Lebih lanjut Sujianto memaparkan tahapan cara budidayanya. Benih disemai selama 7—10 hari. Kemudian bibit dipindahkan ke polibag berwarna hitam selama 20 hari. “Setelah 20 hari ditanam bersama-sama dengan polibag-nya di dalam polibag berwarna putih yang panjang melintang. Medianya berupa arang sekam,” ujar petani yang lahannya biasa dikunjungi media elektronik nasional dan lokal. Satu hektar memuat sekitar 15.000 tanaman.
Setelah menginjak umur tiga bulan, tanaman bisa mulai dipanen. Panen dilakukan setiap minggu sampai 9 bulan. Setelah 9 bulan, tanaman dibongkar karena hasilnya sudah tidak bagus lagi. Total produksi per tanaman berkisar 6—7 kg.
Perawatan tanaman meliputi pemberian pupuk, aplikasi pestisida, dan memotong daun-daun yang rusak (wiwilan). Pupuk yang digunakan Sujianto juga keluaran dari pemasok benihnya. Dosisnya tergantung kondisi tanaman.
Keuntungan Berlipat
Ketika dikunjungi AGRINA Juni lalu, menurut Sujianto, harga paprika di pasaran sekitar Rp20.000 (paprika merah), Rp22.000 (paprika kuning), dan Rp14.000 (paprika hijau) per kg. Ia menjual hasil panennya ke Bandung yang biasanya untuk diekspor ke Singapura. Pengiriman ke Bandung seminggu sekali sebanyak sekitar 2 ton.
Selain itu ia juga melempar ke Surabaya, Malang, dan Balikpapan lewat Surabaya. “Kalau pengiriman ke Surabaya dua hari sekali sebanyak 300—400 kg. Untuk pasar Bandung seberapa banyak pun bisa tapi kadang kurang karena barang kosong akibat penyakit atau bongkar lahan,” tutur Sujianto lagi.
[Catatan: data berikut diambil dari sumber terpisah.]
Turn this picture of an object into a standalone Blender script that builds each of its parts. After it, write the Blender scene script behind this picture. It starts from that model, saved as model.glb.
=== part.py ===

Soal harga, menurut pengalaman Sujianto, tidak pernah jatuh. “Ya standar saja harganya. Kalau barang kosong, harga bisa tinggi ketika memasuki musim kemarau karena semua petani membongkar lahannya. Saya tidak ada patokan khusus, waktu mana yang baik untuk menanam, jadi terus-menerus bongkar-tanam, selalu begitu karena permintaan pasar Bandung tidak bisa ditinggal, harus kontinyu,” paparnya. Ia menambahkan, prospek bisnis paprika sangat cerah asalkan petani telaten
Mau tahu gambaran keuntungan petani itu? Tinggal hitung saja berapa keuntungan masuk ke kocek Sujianto. Satu hektar berisi sekitar 15.000 tanaman. Per tanaman menghasilkan 6—7 kg. Biaya per tanaman, menurut hitungan produsen saprotan asal Belanda itu, Rp30.000—Rp35.000. Harga Rp14.000—Rp22.000 per kg. Berlipat bukan untungnya?